In fact, that feeling was echoed in TCG Gala honoree Ricardo Khan’s prerecorded acceptance speech last week. In his speech, he recalled that he and L. Kenneth Richardson, co-founders of Crossroads Theatre Company, had an early desire to attend a TCG conference when they were starting out, to join this community as the two of them searched for their place within the theatre field. Unfortunately, that first year they did not have the money to attend. Thankfully, as Khan went on to point out, not only was he able to attend later in his career and eventually become TCG’s board president; he also was onstage for August Wilson’s historic 1996 keynote speech, “The Ground on Which I Stand.”
Moments and conferences like this are a chance to be around people who are out there, actually doing the work that inspires, that challenges, that shapes the future. Still, Ciarlone said, the feeling can be as bittersweet as it is exciting.
“I knew it was rare,” they said, “and I knew that there were so few people under the age of 30 who were having access to that.”
The programming these three organizers pulled together, which came together over a feverish month, would be a chance for this group to pull down some of the access barriers to this information—a goal Ciarlone had had ever since their first conference. It can be tiring to only have dialogues about complicated issues the field is facing with only those in your limited early-career network, or only on social media, where little room is left for nuance in the “you’re wrong, I’m right” digital realm. The conference, Haber added, was an opportunity to add that nuance.
Morreale added that one day, these are the people who will be in positions of power. So it makes sense to start building a collective value system through these conversations, in the hopes that, once those positions of power are eventually obtained, less energy will need to be spent worrying and wondering who in the field shares your values. That community building work will already have been done. As Ciarlone reflected on the journey that brought them to TCG in the first place, they noted the importance of those around them who were in the age range of, say, an older sibling.
The results of their labor were sessions that were universally enjoyed. As Morreale pointed out, older generations in attendance at the conference were also able to find enjoyment, and indeed moments of learning by tuning into these sessions. It gave them hope, Morreale said, that true intergenerational collaboration was possible.

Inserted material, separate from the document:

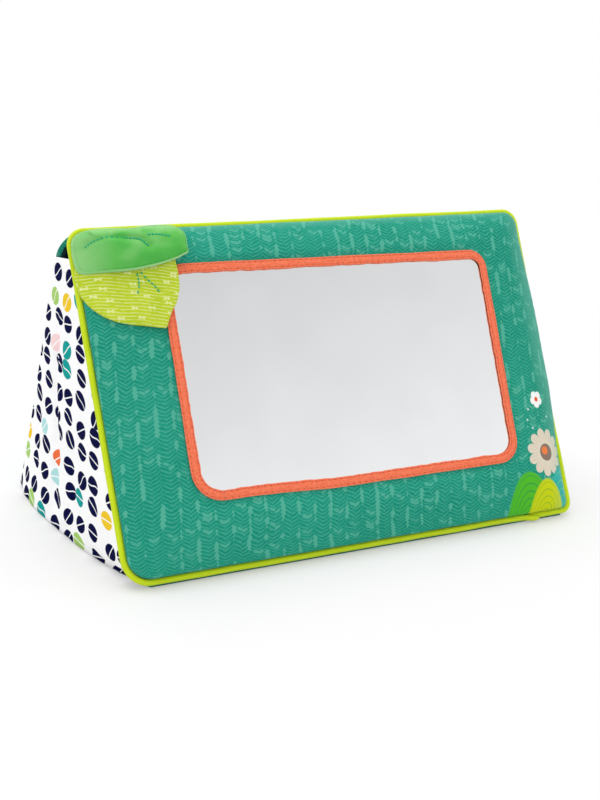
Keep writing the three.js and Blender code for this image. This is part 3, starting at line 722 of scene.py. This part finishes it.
def front_padding(u, v):
    seam, out, _ = around(COVER, u)
    seam, window = out_of_true(seam), window_place(around(WINDOW, u)[0])
    if v < FACE_END:
        share = (v / FACE_END) ** 1.8
        x, y = seam.lerp(window, share)
        height = swell(share, CROWN_HEIGHT) + SEAM_LIFT * (1 - share) ** 8
        height += puckers(seam, (seam - window).length * share)
        height += 0.75 * uneven(x, y, 41, 3.3) * smooth(share, 0.04, 0.3) * smooth(share, 0.95, 0.75)
        overhang = OVERHANG + 0.3 * uneven(*seam, 26, 9.2)
        overhang += max(out.x, 0) * (1.2 - 2.6 * smooth(seam.y, 150, 225) - 4.0 * smooth(seam.y, 105, 30))
        overhang -= 0.8 * max(out.y, 0)
        overhang *= share / OVERHANG_AT * math.exp(1 - share / OVERHANG_AT)
        x, y = x + out.x * overhang, y + out.y * overhang
        cloth = Vector((x, y)) + out * front_spare(share)
        return Vector((x, y, height)), cloth
    if v < RIM_END:
        return Vector((*window, mix(RIM_TOP, RIM_FOOT, (v - FACE_END) / (RIM_END - FACE_END)))), window
    share = (1 - v) / (1 - RIM_END)
    x, y = seam.lerp(window, share)
    return Vector((x, y, mix(SEAM_LIFT, -1, smooth(share, 0, 0.06)))), Vector((x, y))


front_cover = piece("front_padded_cover", sewn(ROUND_STEPS, 58, front_padding, FRONT),
                    FRONT_VELOUR, "front_panel")
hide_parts("front_cover", "front_foam_pad")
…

It’s an idea that stands in contrast to the feeling some have—that there’s a wall to be scaled just to have their needs and thoughts heard, and to be seen as collective partners in an industry supposedly built on collaboration. In our conversation, the idea was raised of having some young people on boards—not just youth boards, but full members.
“What’s stopping people from making them full voting members?” Haber asked rhetorically. “Oh, well they don’t understand this concept. Okay, can you take the time to explain that concept to them? If you’re in a 501(c)3 and you’re on a board, could you please take the time to explain to them how that works, or how this particular investment works or whatever it is you’re actually discussing? To me, that’s an active dismantling of white supremacy, because what you’re talking about there is time and urgency. So why aren’t you taking the time to explain this thing. Oh, well they don’t have time for that. Okay. Why don’t you have time for that?”

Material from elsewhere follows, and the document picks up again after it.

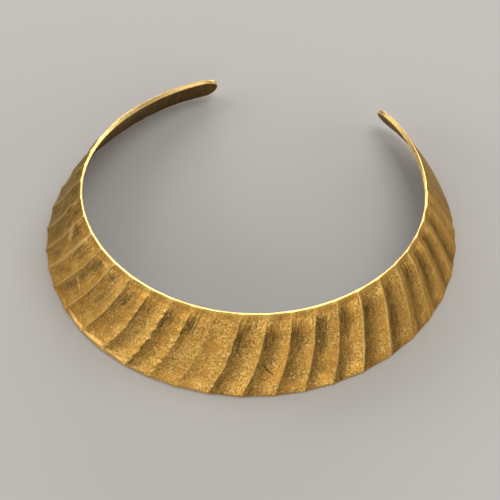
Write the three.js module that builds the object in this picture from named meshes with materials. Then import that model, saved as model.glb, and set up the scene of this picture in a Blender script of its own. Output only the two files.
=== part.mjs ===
// A fluted gold torc: one broad band that flares down and out from the neck like a collar,
// open at the back between two plain, rounded terminals, and lying on its lower rim.
// Millimetres, +Z up, front of the collar towards -Y, opening towards +Y.
// The origin is on the surface it lies on, under the middle of the object's box.
//
// A bearing is the angle round the neck, in degrees: 0 at the front, positive towards +X.

import * as THREE from 'three';
import { mergeVertices } from 'three/addons/utils/BufferGeometryUtils.js';

// Upper edge of the smooth inner face, where the band meets the neck
const neckRadius = 70;
const neckOval = 5.7;          // longer from front to back than from side to side
const neckEgg = 1.85;          // a little fuller at the shoulders than at the front
const neckSkew = 1.2;          // pulled slightly out of true, as worn

// Lower edge of the inner face, the rim that the torc lies on
const rimRadius = 78.65;
const rimForward = 6.4;        // the rim's circle sits in front of the neck's
const rimOval = 2.1;
const rimLean = 1.05;
const rimSkew = 0.5;
const rimTipFlare = 2;         // the terminals turn out a little more than the rest

// Height of the upper edge over the surface
const heightMean = 22;
const heightFront = 12;        // tall at the front, low at the terminals
const heightShoulder = 3.8;    // holds its height round to the shoulders
const heightPeak = 0.56;

// The metal
const ridgeThickness = 2.2;    // through a ridge between two flutes
const plainThickness = 1.9;    // through the plain terminals
const footWear = 0.3;          // worn off the inner corner where it touches the surface
const footWidth = 0.6;         // width of those worn flats

// Terminals
const leftTip = -156;
const rightTip = 151.5;
const tipRound = 5;            // degrees over which each end is rounded off
const tipPoint = 0.35;         // how far down the band's width the end reaches furthest
const tipBlunt = 0.09;         // share of the width left as the blunt end
const leftLift = 0.4;          // how far each terminal stands off the surface
const rightLift = 2.6;
const tipStart = 0.75;         // share of the way round to a tip where its rim starts to rise
const tipRaise = 0.4;          // share of that rise that the upper edge follows

// Flutes: shallow hollows side by side, with a sharp ridge between each two
const ridgeCount = 27;
const ridgeMiddle = -9.5;      // bearing of the middle ridge, at the upper edge
const ridgeStep = 7.02;        // average degrees from ridge to ridge
const ridgeSpread = 0.0042;    // the steps grow towards the ends
const driftAmount = 3.7;       // slow drift in the spacing, set out by eye
const driftRate = 0.153;
const driftStart = 1.28;
const wanderAmount = 0.46;     // and a small wander from ridge to ridge
const wanderRate = 1.19;
const wanderStart = 0.58;
const fluteDepth = 0.78;
const fluteDepthGain = 0.22;   // deeper towards +X
const fluteLip = 0.45;         // share of the depth that reaches the upper edge
const fluteLipWidth = 0.1;     // share of the band's width over which it grows to full depth
const rimScallop = 0.2;        // how far the rim is cut back between two ridges

// Slant of the ridges: how far each has turned, in degrees, when it reaches the rim
const sweepMean = -3;
const sweepFront = -5.3;
const sweepSide = 6.6;
const sweepBow = 0.8;          // each ridge also bows a little towards +X
const sweepFade = 25;          // degrees past the last ridge where the slant dies out

// Mesh
const fluteSteps = 6;          // stations across each flute
const plainSteps = 9;          // stations along each plain stretch
const tipSteps = 7;            // stations round each end
const outerRows = 8;           // rows down the fluted face
const innerRows = 4;           // rows up the smooth face

const { degToRad, smoothstep } = THREE.MathUtils;
const cosine = (degrees) => Math.cos(degToRad(degrees));
const sine = (degrees) => Math.sin(degToRad(degrees));
const middleRidge = (ridgeCount - 1) / 2;

function ridgeBearing(ridge) {
  const step = ridge - middleRidge;
  const drift = driftAmount * Math.sin(driftRate * step - driftStart);
  const wander = wanderAmount * Math.sin(wanderRate * step + wanderStart);
  return ridgeMiddle + ridgeStep * step + ridgeSpread * step ** 3 - drift - wander;
}

const firstRidge = ridgeBearing(0);
const lastRidge = ridgeBearing(ridgeCount - 1);

// How much of a terminal's rise is reached at a bearing, in millimetres, and as a share
function terminalRise(bearing) {
  const [tip, lift] = bearing < 0 ? [leftTip, leftLift] : [rightTip, rightLift];
  const share = smoothstep(bearing / tip, tipStart, 1);
  return { rise: lift * share, share };
}

function neckEdge(bearing) {
  const radius = neckRadius + neckOval * cosine(2 * bearing) - neckEgg * cosine(3 * bearing)
    + neckSkew * sine(2 * bearing);
  const height = heightMean + heightFront * cosine(bearing) - heightShoulder * cosine(2 * bearing)
    - heightPeak * cosine(3 * bearing) + tipRaise * terminalRise(bearing).rise;
  return new THREE.Vector2(radius, height);
}

function rimEdge(bearing) {
  const { rise, share } = terminalRise(bearing);
  const radius = rimRadius + rimForward * cosine(bearing) + rimOval * cosine(2 * bearing)
    - rimLean * sine(bearing) + rimSkew * sine(2 * bearing) + rimTipFlare * share;
  return new THREE.Vector2(radius, rise - footWear);
}

// How far a ridge line has turned at a share `down` of the band's width
function sweep(bearing, down) {
  const past = Math.max(firstRidge - bearing, bearing - lastRidge, 0);
  const turn = sweepMean + sweepFront * cosine(bearing) + sweepSide * sine(bearing);
  return (turn * down + sweepBow * Math.sin(Math.PI * down)) * (1 - smoothstep(past, 0, sweepFade));
}

// A station is one line down the band. `hollow` runs 0 on a ridge to 1 in the middle of a flute,
// `plain` 0 at the last ridge to 1 on the terminal, and `open` is the share of the width it keeps.
function stations() {
  const list = [];
  const add = (bearing, hollow, plain, open) => list.push({ bearing, hollow, plain, open });

  const leftShoulder = leftTip + tipRound;
  const rightShoulder = rightTip - tipRound;
  const lastTurn = Math.acos(tipBlunt);
  for (let step = tipSteps; step > 0; step -= 1) {
    const turn = (lastTurn * step) / tipSteps;
    add(leftShoulder - tipRound * Math.sin(turn), 0, 1, Math.cos(turn));
  }
  for (let step = 0; step < plainSteps; step += 1) {
    const share = step / plainSteps;
    add(THREE.MathUtils.lerp(leftShoulder, firstRidge, share), 0, 1 - smoothstep(share, 0.4, 1), 1);
  }
  for (let ridge = 0; ridge < ridgeCount - 1; ridge += 1) {
    for (let step = 0; step < fluteSteps; step += 1) {
      const share = step / fluteSteps;
      const bearing = THREE.MathUtils.lerp(ridgeBearing(ridge), ridgeBearing(ridge + 1), share);
      add(bearing, 4 * share * (1 - share), 0, 1);
    }
  }
  for (let step = 0; step < plainSteps; step += 1) {
    const share = step / plainSteps;
    add(THREE.MathUtils.lerp(lastRidge, rightShoulder, share), 0, smoothstep(share, 0, 0.3), 1);
  }
  for (let step = 0; step <= tipSteps; step += 1) {
    const turn = (lastTurn * step) / tipSteps;
    add(rightShoulder + tipRound * Math.sin(turn), 0, 1, Math.cos(turn));
  }
  return list;
}

// A point of the band: `down` 0 at the upper edge to 1 at the rim, `out` 0 on the inner face to
// 1 on the outer one
function bandPoint(station, down, out) {
  const bearing = station.bearing + sweep(station.bearing, down);
  const top = neckEdge(bearing);
  const foot = rimEdge(bearing);
  const width = top.distanceTo(foot);
  const slope = foot.clone().sub(top).divideScalar(width);

  const scallop = (rimScallop * station.hollow) / width;
  const kept = tipPoint + (down - tipPoint) * station.open;
  const along = width * kept * (1 - scallop);

  const lip = fluteLip + (1 - fluteLip) * smoothstep(down, 0, fluteLipWidth);
  const depth = (fluteDepth + fluteDepthGain * sine(bearing)) * station.hollow * lip;
  const metal = THREE.MathUtils.lerp(ridgeThickness, plainThickness, station.plain) - depth;

  const radius = top.x + slope.x * along - slope.y * metal * out;
  const height = top.y + slope.y * along + slope.x * metal * out;
  return new THREE.Vector3(radius * sine(bearing), -radius * cosine(bearing), Math.max(height, 0));
}

// The closed outline of one station: down the fluted face, across the rim, up the smooth face
function section(station) {
  const points = [];
  for (let row = 0; row <= outerRows; row += 1) points.push(bandPoint(station, row / outerRows, 1));
  points.push(bandPoint(station, 1, footWidth / ridgeThickness));
  for (let row = innerRows; row >= 0; row -= 1) points.push(bandPoint(station, row / innerRows, 0));
  return points;
}

function bandGeometry() {
  const sections = stations().map(section);
  const ring = sections[0].length;
  const positions = sections.flat().flatMap((point) => point.toArray());
  const faces = [];
  for (let line = 0; line < sections.length - 1; line += 1) {
    for (let corner = 0; corner < ring; corner += 1) {
      const here = line * ring + corner;
      const below = line * ring + ((corner + 1) % ring);
      faces.push(here, below, below + ring, here, below + ring, here + ring);
    }
  }
  const lastLine = (sections.length - 1) * ring;
  for (let corner = 1; corner < ring - 1; corner += 1) {
    faces.push(0, corner + 1, corner);
    faces.push(lastLine, lastLine + corner, lastLine + corner + 1);
  }
  const geometry = new THREE.BufferGeometry();
  geometry.setAttribute('position', new THREE.Float32BufferAttribute(positions, 3));
  geometry.setIndex(faces);
  const closed = mergeVertices(geometry);
  closed.computeBoundingBox();
  const middle = closed.boundingBox.getCenter(new THREE.Vector3());
  closed.translate(-middle.x, -middle.y, -closed.boundingBox.min.z);
  closed.computeVertexNormals();
  return closed;
}

const agedGold = new THREE.MeshStandardMaterial({ color: 0xb58b45, roughness: 0.42, metalness: 1 });

const band = new THREE.Mesh(bandGeometry(), agedGold);
band.name = 'torc_band';

const group = new THREE.Group();
group.add(band);

export default group;
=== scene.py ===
import math
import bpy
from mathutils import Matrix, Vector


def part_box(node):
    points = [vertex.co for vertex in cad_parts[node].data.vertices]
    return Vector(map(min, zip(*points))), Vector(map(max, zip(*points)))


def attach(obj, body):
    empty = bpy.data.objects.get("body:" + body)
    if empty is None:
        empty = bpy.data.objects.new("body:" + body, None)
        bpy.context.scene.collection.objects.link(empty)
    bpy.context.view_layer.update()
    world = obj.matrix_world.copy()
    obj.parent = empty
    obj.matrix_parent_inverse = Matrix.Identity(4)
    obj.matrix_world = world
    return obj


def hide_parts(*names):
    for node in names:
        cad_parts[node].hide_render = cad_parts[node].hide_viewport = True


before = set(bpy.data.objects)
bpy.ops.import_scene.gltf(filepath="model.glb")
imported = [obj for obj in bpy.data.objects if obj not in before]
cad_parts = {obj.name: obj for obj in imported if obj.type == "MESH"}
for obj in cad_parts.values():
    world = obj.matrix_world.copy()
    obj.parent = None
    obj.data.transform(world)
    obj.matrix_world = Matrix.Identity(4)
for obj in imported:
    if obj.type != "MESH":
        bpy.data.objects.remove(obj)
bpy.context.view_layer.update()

from types import SimpleNamespace

import bpy
import numpy as np
from mathutils import Vector, noise

bpy.ops.object.select_all(action="DESELECT")
print("frame loaded")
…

Haber added that she’s waiting for the industry to surprise her—for those in positions of power to see the impact and passion that these inheritors can have and then give them true agency. In the meantime, as full structural changes to address this are slow in coming, the hope is that events like these can continue to happen for the industry’s future leaders. Hopefully more theatres will follow the example of some TCG member theatres who took the initiative to send their under 30 staff to have these conversations.
Ideally, future events could allow for the additional in-person conference benefits that are tough to replicate on Zoom. The ability to continue conversations after a session as you mill around a lobby, or the chance to grab a drink at the end of a day to download information with new colleagues, are moments that cement lasting connections. This feeling inspired the afternoon’s cap: a happy hour hosted by the three organizers.

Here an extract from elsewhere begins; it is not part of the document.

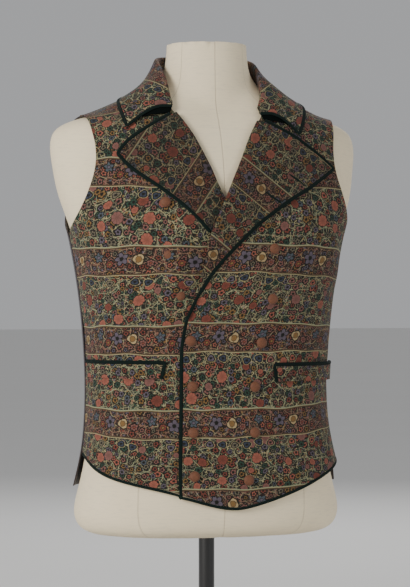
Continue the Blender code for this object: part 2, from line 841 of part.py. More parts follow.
def build_form():
    """The limbless torso: a loft through the rings, closed at the underside and at the neck."""
    around = FORM_SIDES
    levels = [ring.front_z for ring in RINGS]
    extra = [
        (a.front_z + b.front_z) / 2 for a, b in zip(RINGS, RINGS[1:]) if b.side_z - a.side_z > 19
    ]
    levels = sorted(levels + extra)
    bm = bmesh.new()
    loops = []
    for level in levels:
        points = [on_form(360 * k / around, level) * MM for k in range(around)]
        loops.append([bm.verts.new(p) for p in points])
    for low, high in zip(loops, loops[1:]):
        for k in range(around):
            bm.faces.new((low[k], low[k - around + 1], high[k - around + 1], high[k]))
    bm.faces.new(list(reversed(loops[0])))
    bm.faces.new(loops[-1])
    bmesh.ops.recalc_face_normals(bm, faces=bm.faces)
    mesh = bpy.data.meshes.new("dress_form")
    bm.to_mesh(mesh)
    bm.free()
    new_object("dress_form", mesh, CALICO)


def build_stand():
    """A straight pole under the form, and a round foot with a hub."""
    low, high = HUB_TOP + 0.3, FORM_BOTTOM - 0.3
    bpy.ops.mesh.primitive_cylinder_add(
        vertices=POLE_SIDES,
        radius=POLE_RADIUS * MM,
        depth=(high - low) * MM,
        location=(0, 0, (high + low) / 2 * MM),
    )
    pole = bpy.context.object
    pole.name = "stand_pole"
    for collection in pole.users_collection:
        collection.objects.unlink(pole)
    PARTS.objects.link(pole)
    pole.data.materials.append(BLACK_STEEL)
    pole.data.shade_smooth()
    pole.data.set_sharp_from_angle(angle=math.radians(50))

    profile = [
        (0, HUB_TOP),
        (18, HUB_TOP),
        (20, HUB_TOP - 2),
        (20.5, 14),
        (24, 11.5),
        (FOOT_RADIUS - 4, 8),
        (FOOT_RADIUS, 4.5),
        (FOOT_RADIUS, 0),
        (0, 0),
    ]
    mesh = bpy.data.meshes.new("stand_foot")
    mesh.from_pydata(
        [(r * MM, 0, z * MM) for r, z in profile],
        [(k, k + 1) for k in range(len(profile) - 1)],
        [],
    )
    foot = new_object("stand_foot", mesh, BLACK_STEEL)
    turn = foot.modifiers.new("turn", "SCREW")
    turn.steps = turn.render_steps = 40
    turn.use_merge_vertices = True
    turn.merge_threshold = 0.0001


for old in list(bpy.data.objects):
    bpy.data.objects.remove(old)
PARTS = bpy.data.collections.new("Double-breasted waistcoat on a dress form")
bpy.context.scene.collection.children.link(PARTS)

FLORAL = new_material("floral cloth", (0.16, 0.12, 0.09), 0.85)
SATEEN = new_material("back sateen", (0.035, 0.02, 0.025), 0.55)
GREEN = new_material("green braid", (0.01, 0.035, 0.028), 0.7)
RUST = new_material("rust button cloth", (0.28, 0.12, 0.045), 0.75)
CALICO = new_material("calico of the form", (0.68, 0.62, 0.52), 0.9)
BLACK_STEEL = new_material("black enamelled steel", (0.012, 0.012, 0.013), 0.25, 0.3)

build_form()
build_stand()
cloth("back", back_grid(), SATEEN, CLOTH, 1.0)
for side_number, side_name in ((-1, "right"), (1, "left")):
    build_front(side_number, side_name)
    build_lapel(side_number, side_name)
    build_welt(side_number, side_name)
build_collar()
build_buttons()
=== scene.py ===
# %% [markdown]
# # A double-breasted waistcoat on its dress form
#
# This lesson dresses a finished model. The model gives every piece its true shape and size, as
# plain walls of cloth, and the lesson turns each wall into printed cloth, braid, covered buttons,
# calico and enamel. Lengths are written in millimetres and multiplied by MM, because Blender
# counts in metres. The front faces -Y, so the wearer's left is +X.
#
# The model comes in as a fixed frame. Its pieces stay where they are: a piece that needs a finer
# form is copied, worked on, and put in the place of the plain one.

# %% Load the frame
import heapq
import math

import bmesh
import bpy
import numpy as np
from mathutils import Matrix, Vector
from mathutils.bvhtree import BVHTree


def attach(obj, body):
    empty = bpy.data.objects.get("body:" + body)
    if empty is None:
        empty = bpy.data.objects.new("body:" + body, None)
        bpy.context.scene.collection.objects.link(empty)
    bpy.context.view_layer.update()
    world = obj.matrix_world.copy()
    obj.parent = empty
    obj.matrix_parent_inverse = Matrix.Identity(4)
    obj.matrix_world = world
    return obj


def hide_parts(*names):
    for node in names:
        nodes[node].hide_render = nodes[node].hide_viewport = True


MM = 0.001
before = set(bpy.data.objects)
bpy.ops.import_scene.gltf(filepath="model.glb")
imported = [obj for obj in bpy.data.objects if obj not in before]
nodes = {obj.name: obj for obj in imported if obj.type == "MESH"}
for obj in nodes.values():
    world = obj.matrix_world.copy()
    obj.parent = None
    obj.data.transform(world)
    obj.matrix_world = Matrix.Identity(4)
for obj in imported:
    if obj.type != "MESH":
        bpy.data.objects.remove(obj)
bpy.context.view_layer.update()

# %% [markdown]
# ## The camera
#
# The photograph was taken level with the waist, from a little to the form's right. A long lens
# far away could be swapped for a short one near by, but the roundness of the chest tells them
# apart: here the camera is 3 m off. The lens then follows from how many millimetres a pixel of
# the photograph covers at the form's middle.

# %% Camera
PHOTO_WIDTH, PHOTO_HEIGHT = 410, 587
PIXEL = 1.38 * MM
AXIS_COLUMN = 206.5
DISTANCE = 3.0
AZIMUTH = math.radians(-13)
AIM = Vector((0, 0, 548 * MM))
SENSOR = 36


def placed(name, data):
    """A new object in the scene."""
    obj = bpy.data.objects.new(name, data)
    bpy.context.scene.collection.objects.link(obj)
    return obj


def look_at(obj, place, aim):
    """Puts a camera or a light at a place and turns it to a point."""
    obj.location = place
    obj.rotation_mode = "QUATERNION"
    obj.rotation_quaternion = (aim - place).to_track_quat("-Z", "Y")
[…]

“I love theatre,” Haber said, “but so much of my bond with the people who I want to create with has to do with who they are as people, how they show up in the world.”
Should the group have another attempt at this programming in the future, Haber has already begun taking notes on what she’d like to improve. She hopes there can be more of a chance to bring even more voices to the table, build a larger community and coalition around the building of these sessions. In the meantime, the group offered a few reminders for their fellow 20-somethings making their way through the field.
Morreale noted that they spent much of their 20s feeling like a community would come to them and create a space for them. And while, yes, Morreale said, the industry should absolutely continue to open doors and make room, it’s easy for those who are younger to underestimate their own ability to make and take space for themselves. Haber and Ciarlone both echoed with similar sentiments: a reminder that you are indeed allowed to have a life and interests outside of the theatre. Ciarlone said a misstep of their early 20s was being reserved and laser-focused on theatre and their career over other elements in their life. There’s certainly a balance between the fervent pursuit of a career in an industry often rife with burnout, and taking a breath to discover yourself as a person outside of the art.
Early on in the session planning process, a question came up about whether the topics broached in these sessions would be too intense. Would people stop listening? That never happened. Instead these inheritors shined new light on topics pertinent to the theatre field at large, but more importantly topics that directly impact their lives and careers. There was a realization that, for this generation, raising your voice about what’s wrong isn’t disruptive or combative, as it may have been seen in the past. It’s necessary and empowering.
“It is the act of naming the thing that shows that we care enough to show up to the conversation,” Ciarlone concluded, “to fix the things that should be fixed.”